You register them because people in charge of potentially lethal machines should be identifiable and understand that they will be held accountable for what might seem like petty transgressions but are in fact life preserving measures. Why shouldn't cyclists be prosecuted for putting people at risk? My pet belief in this area is that anyone caught cycling with their hands in their pockets should be banned from bikes and forced to ride a unicycle so they will forevermore look as much like a twat as they behave.
In a society so obsessed with law enforcement, why do we foster this strange blindspot for people who choose to whizz around unprotected, unhelmeted and untouchable? Local councils have, for a while now, enjoyed increased revenues from the hyper-punitive use of speed cameras and parking officials. Why not tap these other road users and by doing so force them into a similar begrudging but demonstrably safer respect for the rules? By fixing number plates to bikes, you'd also cut down on bike theft as they'd be easily identifiable by the public and cctv.
You tax them because people should be taxed for services they use.

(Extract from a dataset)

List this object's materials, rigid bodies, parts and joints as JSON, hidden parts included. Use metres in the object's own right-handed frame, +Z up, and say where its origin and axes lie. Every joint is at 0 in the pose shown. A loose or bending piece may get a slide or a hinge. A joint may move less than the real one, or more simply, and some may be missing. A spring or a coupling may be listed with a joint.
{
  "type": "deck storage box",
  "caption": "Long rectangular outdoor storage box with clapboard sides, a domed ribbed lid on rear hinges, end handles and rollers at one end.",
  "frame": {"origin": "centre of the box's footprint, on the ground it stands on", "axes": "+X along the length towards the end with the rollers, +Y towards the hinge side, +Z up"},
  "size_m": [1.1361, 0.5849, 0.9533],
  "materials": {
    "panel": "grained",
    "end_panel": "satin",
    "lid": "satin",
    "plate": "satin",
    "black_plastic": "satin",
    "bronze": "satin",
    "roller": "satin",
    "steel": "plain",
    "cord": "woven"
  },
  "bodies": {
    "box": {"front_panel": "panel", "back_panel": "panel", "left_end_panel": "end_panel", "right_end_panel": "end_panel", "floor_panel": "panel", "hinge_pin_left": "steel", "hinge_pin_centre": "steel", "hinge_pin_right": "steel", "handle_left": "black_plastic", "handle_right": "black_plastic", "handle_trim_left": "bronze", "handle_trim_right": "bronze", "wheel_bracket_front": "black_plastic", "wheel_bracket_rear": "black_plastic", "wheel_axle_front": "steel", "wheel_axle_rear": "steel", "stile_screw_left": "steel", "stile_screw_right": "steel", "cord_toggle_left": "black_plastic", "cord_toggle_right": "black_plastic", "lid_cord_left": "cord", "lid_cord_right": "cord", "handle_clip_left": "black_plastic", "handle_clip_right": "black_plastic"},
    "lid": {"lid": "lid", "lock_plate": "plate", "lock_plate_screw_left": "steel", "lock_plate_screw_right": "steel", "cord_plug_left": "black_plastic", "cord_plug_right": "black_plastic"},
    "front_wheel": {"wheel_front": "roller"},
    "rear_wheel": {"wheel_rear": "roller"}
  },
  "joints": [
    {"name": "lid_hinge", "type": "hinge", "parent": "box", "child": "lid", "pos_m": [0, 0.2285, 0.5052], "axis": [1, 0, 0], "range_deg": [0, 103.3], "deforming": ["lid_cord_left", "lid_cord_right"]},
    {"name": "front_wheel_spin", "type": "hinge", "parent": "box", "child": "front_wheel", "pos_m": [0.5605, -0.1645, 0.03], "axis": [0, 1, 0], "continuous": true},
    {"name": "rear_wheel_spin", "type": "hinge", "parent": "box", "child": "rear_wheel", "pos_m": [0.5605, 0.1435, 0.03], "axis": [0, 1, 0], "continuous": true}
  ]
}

Drivers pay a lot of road tax for the privilege of road use. Even more in congestion charge areas. If road tax were payable by cyclists, you could raise enough revenue to create a safe, logical space for them. Real cycle lanes, safe from bad drivers.
I don't understand this weird acceptance we as a society offer to the use of the two-wheeled vehicle, I don't understand how they're allowed to operate in a generally lawless fashion. I don't understand how we continue to allow them to put themselves and others at risk.
And I still don't understand why I'm referring to them as a them. They're all just people on bikes - some of them, the majority of them, law-abiding and sensible but surely those decent cyclists deserve to be protected and served better and, in so doing, everyone would benefit.